18. A control circuit comprising:

a battery characteristic estimator configured to estimate an estimation value of an inner state parameter of a first battery which is a secondary battery to be evaluated on the basis of data on voltage and current of the first battery measured in charging or discharging the first battery;

a heat amount estimator configured to estimate a heat amount of the first battery upon change of an external temperature on the basis of first reference data which is reference data at least indicating relationship between a heat amount of a secondary battery and the external temperature and is set to correspond to the first battery on the basis of the estimation value; and

a safety index calculator configured to calculate a safety index regarding a temperature of the first battery upon change of the external temperature on the basis of the heat amount of the first battery.

19. A power storage system comprising:

a first battery which is a secondary battery to be evaluated; and

a battery safety evaluation apparatus which evaluates safety of the first battery, the system displaying a safety index of the first battery.

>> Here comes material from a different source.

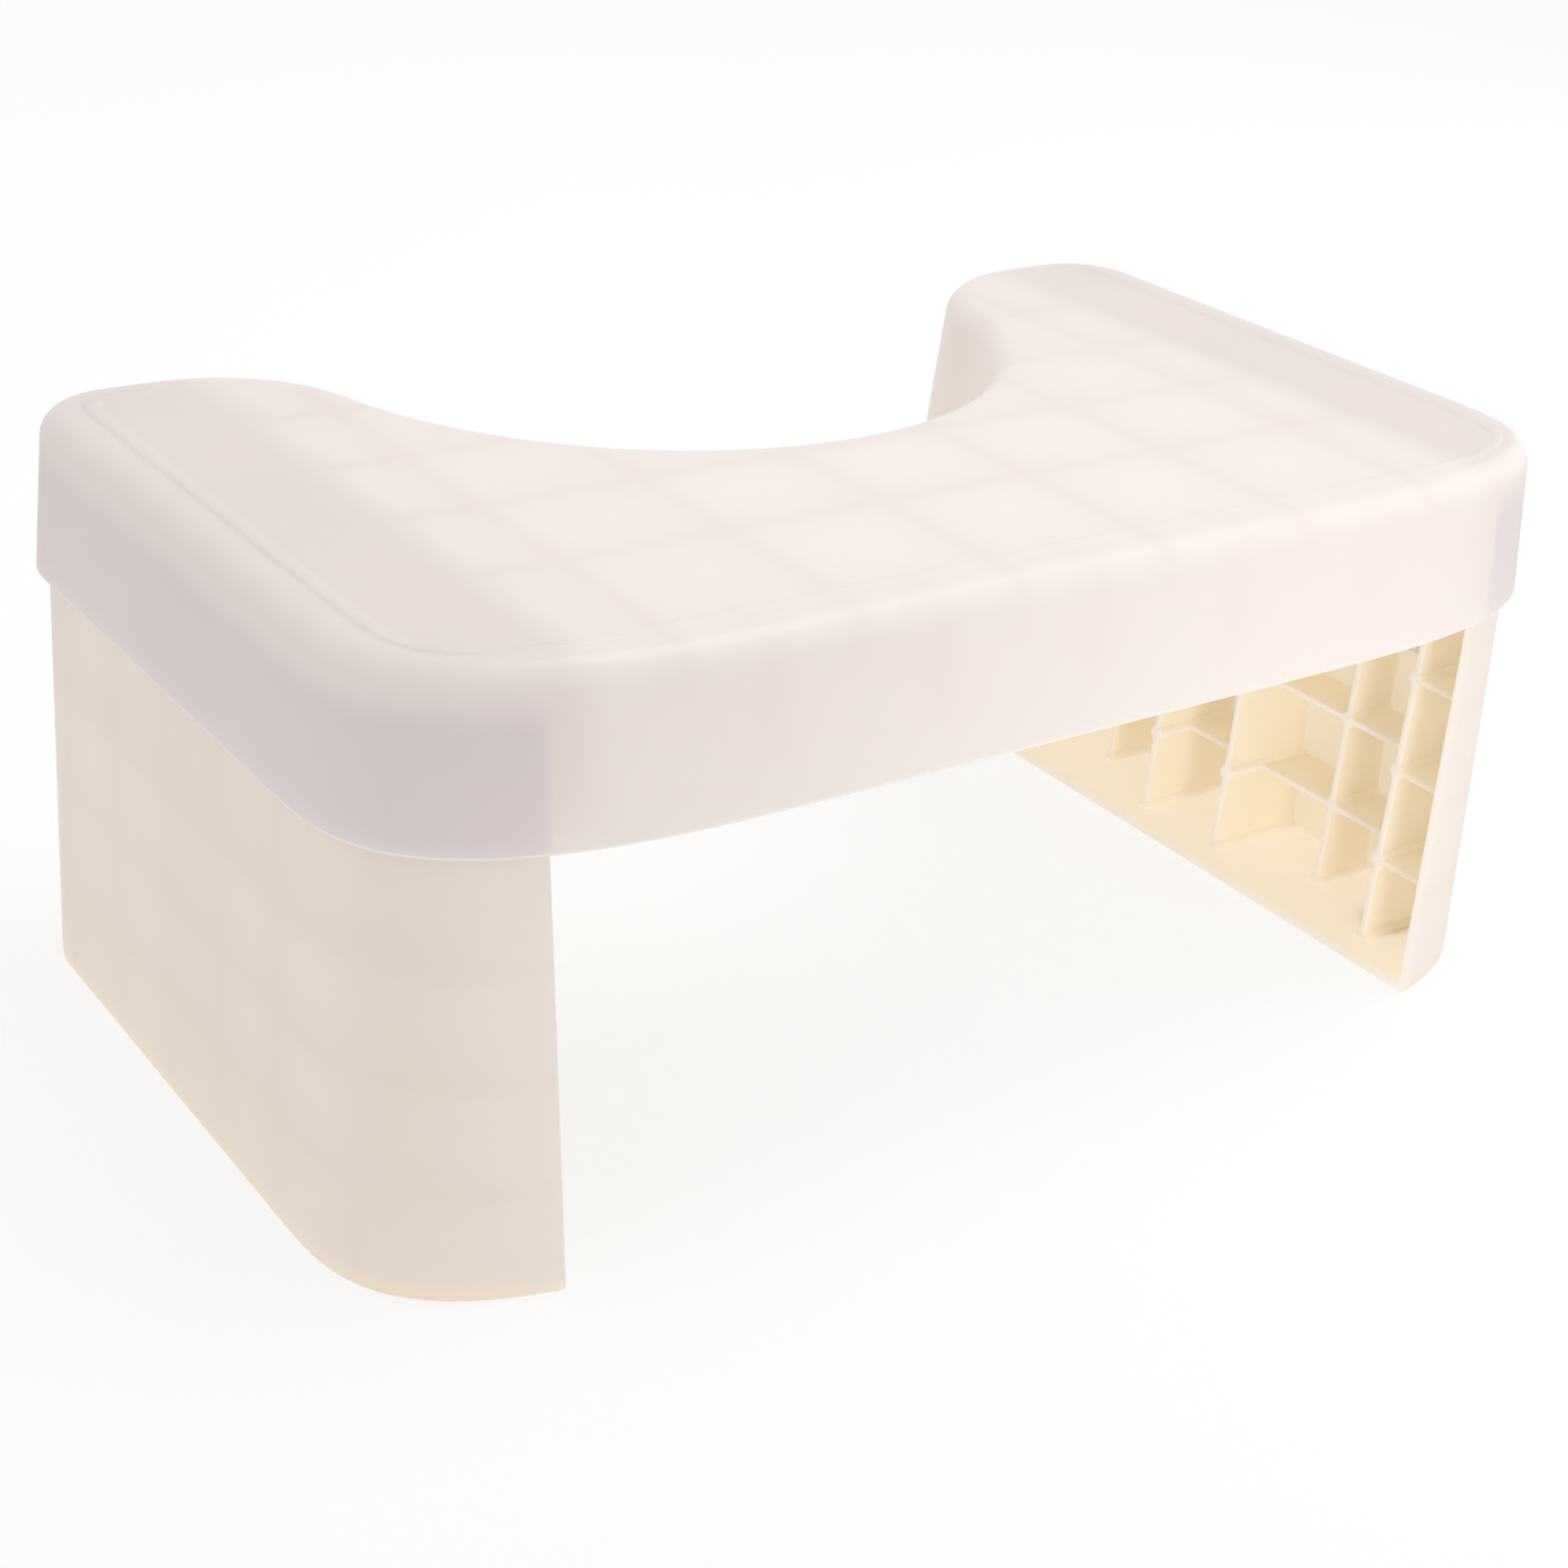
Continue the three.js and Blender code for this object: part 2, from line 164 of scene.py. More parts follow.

20. The power storage system according to claim 19, wherein

the battery safety evaluation apparatus includes a battery characteristic estimator configured to estimate an estimation value of an inner state parameter of the first battery on the basis of data on voltage and current of the first battery measured in charging or discharging the first battery, a heat amount estimator configured to estimate a heat amount of the first battery upon change of an external temperature on the basis of first reference data which is reference data at least indicating relationship between a heat amount of a secondary battery and the external temperature and is set to correspond to the first battery on the basis of the estimation value, and a safety index calculator configured to calculate a safety index regarding a temperature of the first battery upon change of the external temperature on the basis of the heat amount of the first battery.